To tackle atypical employment, several parallel actions are needed, at EU, national or company level:
- Establish direct and indefinite employment contracts as the general form of employment relationship between the pilot and the airline.
- Ban Pay-to-Fly (P2F) schemes and ‘zero-hour’ contracts across Europe, and prevent the quasi-permanent use of temporary agency contracts.
- Conduct thorough and regular labour inspections, incl. transnationally, to identify and combat abuses and illegal use of atypical employment.
- Make sure that aviation is not an exception: apply to airlines’ employees and effectively enforce national & EU legislation in the social/employment domain (e.g. aircrew working under a wet-lease agreement are to be considered posted, hence be subject to the EU Posting of Workers Directive for the time of their assignment).

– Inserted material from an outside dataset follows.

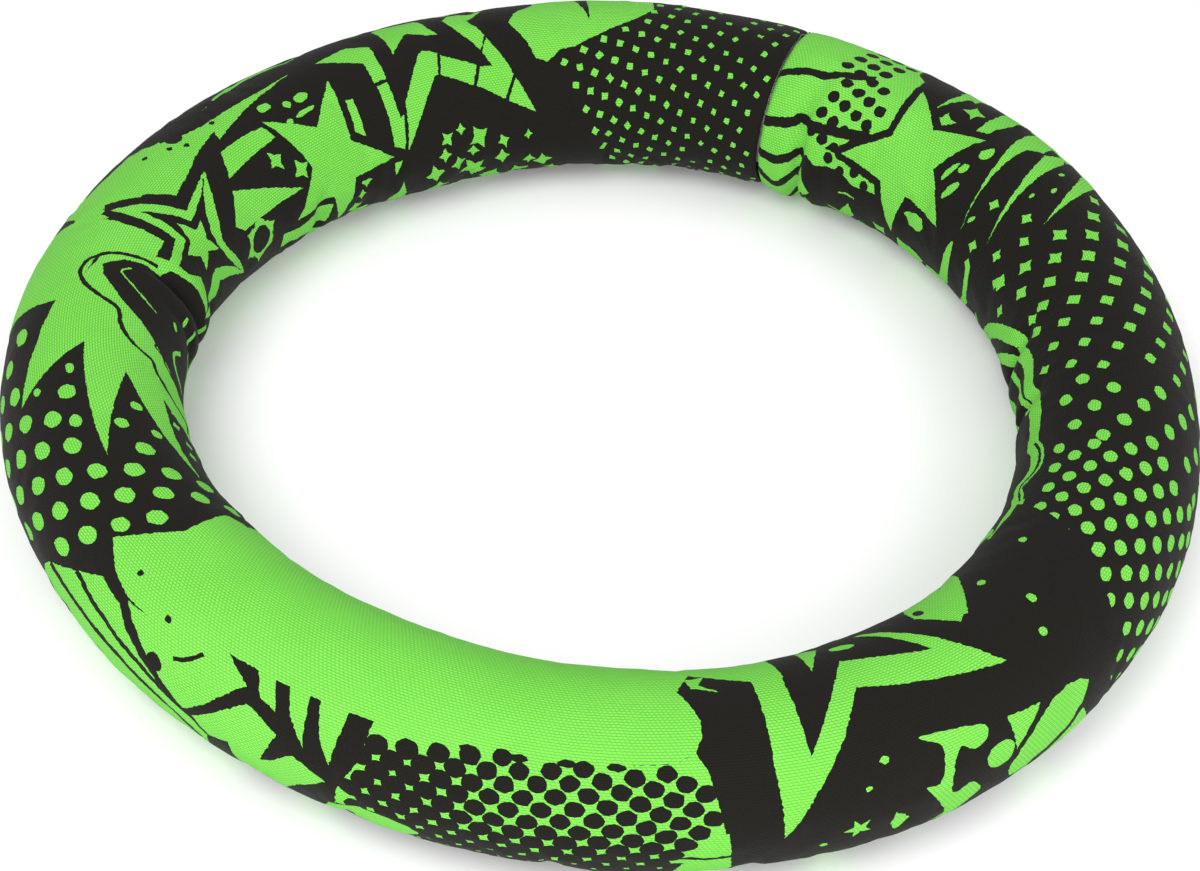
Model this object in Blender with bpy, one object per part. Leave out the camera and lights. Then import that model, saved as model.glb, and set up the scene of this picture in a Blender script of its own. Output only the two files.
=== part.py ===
"""Soft flying ring: a round foam rod bent into a hoop and butt-jointed, inside a
sleeve of neoprene laminate that is wrapped round it and sewn shut.

Metres, +Z up. The ring lies flat; the origin is the middle of the hoop, on the
plane that it rests on. Angles round the hoop are "theta", from +X. Angles round
the tube are "phi": 0 points away from the hoop's axis, 90 up, 180 to the axis,
270 down.
"""

import math

import bmesh
import bpy
from mathutils import Matrix, Vector

# ---- driving dimensions -------------------------------------------------
OUTER_DIAMETER = 0.250  # over the whole ring
TUBE_DIAMETER = 0.038  # over the sleeve
SLEEVE_WALL = 0.003  # knit, foam rubber and lining together
REST_FLAT = 0.006  # width of the band pressed flat where the ring lies

LONG_SEAM_PHI = 240.0  # underneath, on the hoop's inner side
LONG_SEAM_GAP = 0.0004
SEAM_CHAMFER = 0.0007  # the sleeve's edges roll in at the seam
END_SEAM_THETA = 70.0  # where the sleeve's two ends meet
END_SEAM_GAP = 0.0010

CORE_RADIUS = 0.0154
CORE_JOINT_THETA = 250.0  # far from the sleeve's own end seam
CORE_JOINT_GAP = 0.0004
CORE_NECK_RADIUS = 0.0144  # squeezed in under the tape
CORE_DENT_DEPTH = 0.0008  # pressed in along the long seam's inner stitches
NECK_DENT_DEPTH = 0.0004  # the same, where the tape lies between them
DENT_HALF_DEG = 18.0

TAPE_LENGTH = 0.030  # along the rod
TAPE_INNER_RADIUS = 0.01495
TAPE_THICKNESS = 0.00035

THREAD_RADIUS = 0.0002
STITCH_COUNT = 100  # zigzags round the hoop
NEEDLE_HALF_WIDTH = 0.0020
NEEDLE_PATH_RADIUS = 0.0197
BOBBIN_HALF_WIDTH = 0.0015
BOBBIN_PATH_RADIUS = 0.0154
BOBBIN_THREAD_RADIUS = 0.00015
END_STITCH_STEP_DEG = 12.0
END_STITCH_RADIUS = 0.0175
END_STITCH_SWING = 0.0004

HOOP_STEPS = 60
TUBE_STEPS = 26

# ---- derived ------------------------------------------------------------
TUBE_RADIUS = TUBE_DIAMETER / 2
HOOP_RADIUS = OUTER_DIAMETER / 2 - TUBE_RADIUS
REST_DEPTH = math.sqrt(TUBE_RADIUS**2 - (REST_FLAT / 2) ** 2)
FLAT_HALF_DEG = math.degrees(math.asin(REST_FLAT / 2 / TUBE_RADIUS))


def clear_scene():
    for obj in list(bpy.data.objects):
        bpy.data.objects.remove(obj, do_unlink=True)


def make_material(name, colour, roughness, metallic=0.0):
    material = bpy.data.materials.new(name)
    material.use_nodes = True
    shader = material.node_tree.nodes["Principled BSDF"]
    shader.inputs["Base Color"].default_value = (*colour, 1.0)
    shader.inputs["Roughness"].default_value = roughness
    shader.inputs["Metallic"].default_value = metallic
    material.diffuse_color = (*colour, 1.0)
    return material


def section_point(radius, phi_deg):
    """A point of the tube's section, in the XZ plane, with the tube's centre at the hoop radius."""
    a = math.radians(phi_deg)
    return Vector((HOOP_RADIUS + radius * math.cos(a), 0.0, radius * math.sin(a)))


def steps(first, last, count):
    return [first + (last - first) * i / count for i in range(count + 1)]


def add_object(name, data, material, parent):
    data.materials.append(material)
    obj = bpy.data.objects.new(name, data)
    bpy.context.scene.collection.objects.link(obj)
    obj.parent = parent
    return obj


def swept_mesh(name, sections, turn_from, turn_to):
    """Spins a closed outline round Z and closes its two ends.

    sections is a list of (theta in degrees, outline) when the outline changes
    along the hoop, or one outline that is spun in HOOP_STEPS equal steps.
    """
    bm = bmesh.new()
    if isinstance(sections[0], Vector):
        verts = [bm.verts.new(p) for p in sections]
        edges = [
            bm.edges.new((verts[i], verts[(i + 1) % len(verts)]))
            for i in range(len(verts))
        ]
        turn = Matrix.Rotation(math.radians(turn_from), 3, "Z")
        bmesh.ops.rotate(bm, cent=(0, 0, 0), matrix=turn, verts=bm.verts)
        first = list(verts)
        made = bmesh.ops.spin(
            bm,
            geom=verts + edges,
            cent=(0, 0, 0),
            axis=(0, 0, 1),
            angle=math.radians(turn_to - turn_from),
            steps=HOOP_STEPS,
            use_merge=False,
        )
        last_edges = [g for g in made["geom_last"] if isinstance(g, bmesh.types.BMEdge)]
        bmesh.ops.contextual_create(bm, geom=last_edges)
        bm.faces.new(first)
    else:
        rings = []
        for theta, outline in sections:
            turn = Matrix.Rotation(math.radians(theta), 3, "Z")
            rings.append([bm.verts.new(turn @ p) for p in outline])
        count = len(rings[0])
        for a, b in zip(rings, rings[1:]):
            for i in range(count):
                j = (i + 1) % count
                bm.faces.new((a[i], a[j], b[j], b[i]))
        bm.faces.new(rings[0])
        bm.faces.new(rings[-1])
    bmesh.ops.recalc_face_normals(bm, faces=bm.faces)
    mesh = bpy.data.meshes.new(name)
    bm.to_mesh(mesh)
    bm.free()
    mesh.shade_smooth()
    mesh.set_sharp_from_angle(angle=math.radians(35))
    return mesh


def sleeve_outline():
    """C-shaped section: open along the long seam, flat where it rests."""
    half_gap = math.degrees(LONG_SEAM_GAP / 2 / TUBE_RADIUS)
    roll = math.degrees(SEAM_CHAMFER / TUBE_RADIUS)
    inner = TUBE_RADIUS - SLEEVE_WALL
    start, end = LONG_SEAM_PHI + half_gap, LONG_SEAM_PHI + 360 - half_gap
    flat_in, flat_out = 270 - FLAT_HALF_DEG, 270 + FLAT_HALF_DEG
    outer = [section_point(TUBE_RADIUS - SEAM_CHAMFER, start)]
    outer += [section_point(TUBE_RADIUS, a) for a in steps(start + roll, flat_in, 2)]
    outer += [
        section_point(TUBE_RADIUS, a) for a in steps(flat_out, end - roll, TUBE_STEPS)
    ]
    outer.append(section_point(TUBE_RADIUS - SEAM_CHAMFER, end))
    inside = [section_point(inner, a) for a in steps(end, start, 24)]
    return outer + inside


def dented_circle(radius, depth):
    """A round section, pressed in where the long seam's stitches bear on it."""
    return [
        section_point(
            radius - (depth if abs(phi - LONG_SEAM_PHI) < DENT_HALF_DEG else 0), phi
        )
        for phi in range(0, 360, 15)
    ]


def core_sections():
    """The rod, with a shallow neck at each end where the tape squeezes it."""
    half_gap = math.degrees(CORE_JOINT_GAP / 2 / HOOP_RADIUS)
    neck = math.degrees((TAPE_LENGTH / 2 + 0.0012) / HOOP_RADIUS)
    slope = math.degrees(0.0020 / HOOP_RADIUS)
    start, end = CORE_JOINT_THETA + half_gap, CORE_JOINT_THETA + 360 - half_gap
    a, b = CORE_JOINT_THETA + neck, CORE_JOINT_THETA + 360 - neck
    thetas = [(start, True)] + [(t, True) for t in steps(start, a, 2)[1:]]
    thetas += [(t, False) for t in steps(a + slope, b - slope, HOOP_STEPS - 6)]
    thetas += [(t, True) for t in steps(b, end, 2)]
    neck_outline = dented_circle(CORE_NECK_RADIUS, NECK_DENT_DEPTH)
    full_outline = dented_circle(CORE_RADIUS, CORE_DENT_DEPTH)
    return [(t, neck_outline if necked else full_outline) for t, necked in thetas]


def tape_mesh(name):
    """A band once round the rod, over the joint."""
    half = math.degrees(TAPE_LENGTH / 2 / HOOP_RADIUS)
    bm = bmesh.new()
    rings = []
    for theta in steps(CORE_JOINT_THETA - half, CORE_JOINT_THETA + half, 4):
        turn = Matrix.Rotation(math.radians(theta), 3, "Z")
        rings.append(
            [
                [
                    bm.verts.new(turn @ p)
                    for p in dented_circle(radius, NECK_DENT_DEPTH)
                ]
                for radius in (TAPE_INNER_RADIUS, TAPE_INNER_RADIUS + TAPE_THICKNESS)
            ]
        )
    for i in range(24):
        j = (i + 1) % 24
        for a, b in zip(rings, rings[1:]):
            bm.faces.new((a[0][i], b[0][i], b[0][j], a[0][j]))
            bm.faces.new((a[1][i], a[1][j], b[1][j], b[1][i]))
        for end in (rings[0], rings[-1]):
            bm.faces.new((end[0][i], end[0][j], end[1][j], end[1][i]))
    bmesh.ops.recalc_face_normals(bm, faces=bm.faces)
    mesh = bpy.data.meshes.new(name)
    bm.to_mesh(mesh)
    bm.free()
    mesh.shade_smooth()
    mesh.set_sharp_from_angle(angle=math.radians(35))
    return mesh


def thread_curve(name, points, radius):
    curve = bpy.data.curves.new(name, "CURVE")
    curve.dimensions = "3D"
    curve.bevel_depth = radius
    curve.bevel_resolution = 0
    curve.use_fill_caps = True
    spline = curve.splines.new("POLY")
    spline.points.add(len(points) - 1)
    for target, p in zip(spline.points, points):
        target.co = (*p, 1.0)
    return curve


def zigzag_points(path_radius, half_width, margin_deg):
    """Stitches that cross the long seam from side to side all the way round the hoop."""
    swing = math.degrees(half_width / path_radius)
    first = END_SEAM_THETA + margin_deg
    last = END_SEAM_THETA + 360 - margin_deg
    points = []
    for i, theta in enumerate(steps(first, last, 2 * STITCH_COUNT)):
        side = 1 if i % 2 else -1
        turn = Matrix.Rotation(math.radians(theta), 3, "Z")
        points.append(turn @ section_point(path_radius, LONG_SEAM_PHI + side * swing))
    return points


def end_stitch_points():
    """Ladder stitches that draw the sleeve's two ends together, inside the joint."""
    turn = Matrix.Rotation(math.radians(END_SEAM_THETA), 3, "Z")
    count = round((360 - 2 * END_STITCH_STEP_DEG) / END_STITCH_STEP_DEG)
    angles = steps(
        LONG_SEAM_PHI + END_STITCH_STEP_DEG,
        LONG_SEAM_PHI + 360 - END_STITCH_STEP_DEG,
        count,
    )
    return [
        turn
        @ section_point(
            END_STITCH_RADIUS + (END_STITCH_SWING if i % 2 else -END_STITCH_SWING), a
        )
        for i, a in enumerate(angles)
    ]


def main():
    clear_scene()
    knit = make_material("sleeve_knit", (0.27, 0.90, 0.12), 0.85)
    foam = make_material("white_foam", (0.86, 0.86, 0.83), 0.9)
    tape = make_material("tan_tape", (0.72, 0.60, 0.38), 0.5)
    black_thread = make_material("black_thread", (0.02, 0.02, 0.02), 0.7)

    ring = bpy.data.objects.new("ring", None)
    bpy.context.scene.collection.objects.link(ring)
    ring.location.z = REST_DEPTH

    end_half = math.degrees(END_SEAM_GAP / 2 / HOOP_RADIUS)
    add_object(
        "sleeve",
        swept_mesh(
            "sleeve",
            sleeve_outline(),
            END_SEAM_THETA + end_half,
            END_SEAM_THETA + 360 - end_half,
        ),
        knit,
        ring,
    )
    add_object(
        "foam_core", swept_mesh("foam_core", core_sections(), None, None), foam, ring
    )
    add_object("core_joint_tape", tape_mesh("core_joint_tape"), tape, ring)
    add_object(
        "seam_needle_thread",
        thread_curve(
            "seam_needle_thread",
            zigzag_points(NEEDLE_PATH_RADIUS, NEEDLE_HALF_WIDTH, 1.5),
            THREAD_RADIUS,
        ),
        black_thread,
        ring,
    )
    add_object(
        "seam_bobbin_thread",
        thread_curve(
            "seam_bobbin_thread",
            zigzag_points(BOBBIN_PATH_RADIUS, BOBBIN_HALF_WIDTH, 1.5),
            BOBBIN_THREAD_RADIUS,
        ),
        black_thread,
        ring,
    )
    add_object(
        "end_closing_thread",
        thread_curve("end_closing_thread", end_stitch_points(), THREAD_RADIUS),
        black_thread,
        ring,
    )
    bpy.context.view_layer.update()


main()
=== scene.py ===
"""Looks of the flying ring: a printed knit sleeve sewn round a foam hoop, resting on a pale floor."""

import math
import random

import bpy
import numpy as np
from mathutils import Matrix, Vector
from mathutils.geometry import delaunay_2d_cdt


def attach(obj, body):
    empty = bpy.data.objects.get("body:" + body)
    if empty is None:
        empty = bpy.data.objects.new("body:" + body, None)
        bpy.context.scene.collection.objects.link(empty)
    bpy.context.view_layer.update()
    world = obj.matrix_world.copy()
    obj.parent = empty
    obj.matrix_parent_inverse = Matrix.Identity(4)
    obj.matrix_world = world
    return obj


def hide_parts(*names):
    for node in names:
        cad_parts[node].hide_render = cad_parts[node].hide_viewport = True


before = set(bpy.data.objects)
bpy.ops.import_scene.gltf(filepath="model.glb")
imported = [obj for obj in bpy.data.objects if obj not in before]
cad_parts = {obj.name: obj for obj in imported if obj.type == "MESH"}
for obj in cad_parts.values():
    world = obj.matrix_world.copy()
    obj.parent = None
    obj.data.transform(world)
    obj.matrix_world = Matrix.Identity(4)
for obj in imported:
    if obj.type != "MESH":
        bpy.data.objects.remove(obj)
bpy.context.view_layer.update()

MM = 0.001
HOOP = 106.0  # radius of the tube's centreline
TUBE = 19.0  # radius of the tube
REST = math.sqrt(TUBE**2 - 3.0**2)  # height of the tube's middle over the floor
AROUND = 2 * math.pi * HOOP  # length of the flat strip, along the tube
GIRTH = 2 * math.pi * TUBE  # width of the flat strip, round the tube
END_SEAM = math.radians(70) * HOOP  # where the strip's two ends meet
LONG_SEAM = math.radians(240 + 90) * TUBE  # where its two long edges meet
V0, V1 = LONG_SEAM - GIRTH, LONG_SEAM
GREEN, BLACK = 1.0, 0.0

rng = random.Random(11)

# ---------------------------------------------------------------- the print, drawn on the flat strip
# Points are (x, y) in millimetres: x along the tube from the +X side, anticlockwise from above,
# and y round the tube: 0 under it, 30 on the outer side, 60 on top and 90 on the inner side.

art = []  # (outline, ink), painted in this order on black


def shape(points, ink):
    points = [(float(x), float(y)) for x, y in points]
    if sum(p[0] for p in points) / len(points) < END_SEAM:
        points = [(x + AROUND, y) for x, y in points]
    art.append((points, ink))


def smooth(points, closed=True, parts=4):
    """A rounded outline through these points."""
    out, n = [], len(points)
    for i in range(n if closed else n - 1):
        p0, p1, p2, p3 = (
            points[(i + k) % n] if closed else points[min(max(i + k, 0), n - 1)]
            for k in (-1, 0, 1, 2)
        )
        for j in range(parts):
            t = j / parts
            out.append(
                tuple(
                    0.5
                    * (
                        2 * b
                        + (c - a) * t
                        + (2 * a - 5 * b + 4 * c - d) * t * t
                        + (3 * b - a - 3 * c + d) * t**3
                    )
                    for a, b, c, d in zip(p0, p1, p2, p3)
                )
            )
    if not closed:
        out.append(tuple(points[-1]))
    return out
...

- Ensure each and every airlines applies to its crews and their contracts the local labour & social security law of the country where the crews have their home base, rather than the laws of another country (e.g. country of registry).
- Make best use of the future European Labour Authority (ELA) to enhance cooperation among Member States, enforce legislation and to fight abuses and fraud in the area of aviation.
- Revise the EU Air Services Regulation 1008/2008 in a manner that complements the Single Aviation Market’s economic freedoms with a “Social Pillar” which ensures that economic liberalisation in aviation becomes socially sustainable.
- Address negative safety repercussions, making use of Article 89 of the new EASA Basic Regulation (‘Interdependencies between civil aviation safety and socioeconomic factors’) to ensure that atypical forms of air crew employment do not compromise flight and passenger safety.